All these great improvements have a cost. Adding more spans and systems to the traces will require more bandwidth. One of the common ways to solve this is by sampling. Doing statistical sampling (i.e. sampling only 5% of the requests) makes our traces useless in debugging requests that were not sampled. One interesting innovation that we expect to see is the the adoption of columnar encoding for telemetry data. Columnar encoding (such as Apache Arrow) provides better compression by grouping similar data together (column-oriented vs row-oriented) and has the potential to reduce the amount of bandwidth required for the transmission of telemetry while not dropping important data.
Metrics can be aggregated based on distributed tracing.
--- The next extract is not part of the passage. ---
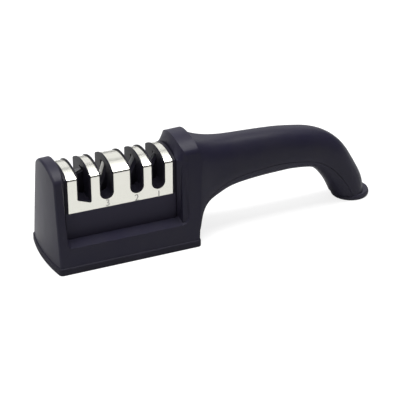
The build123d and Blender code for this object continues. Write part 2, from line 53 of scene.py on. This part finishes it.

In fact, most of the observability vendors will already do it for you today - send them traces and you will also see different metrics graphs. SpanMetrics Processor makes this possible, without using an observability vendor. As distributed traces will become commonplace, we expect metrics to be generated based on the distributed traces instead of generating them from the target applications.
Manual instrumentation will still have its place. There is a limit to how deep automatic instrumentation can trace. We do think that signals like continuous profiling especially when correlated with other telemetry signals will reduce the amount of manual instrumentation needed. In addition, as support for OpenTelemetry logs matures, we expect developers to use logs (familiar APIs, no learning curve) to add manual instrumentation as opposed to enriching traces with additional spans.
Distributed tracing has been around for years. With the rise of distributed systems, the need for distributed tracing has grown and yet the adoption rate for this technology is low due to the difficult implementation required across the organization. We predict all this is going to change due to recent advancements is auto-instrumentation and observability control planes that automate the entire process and produce distributed tracing within minutes.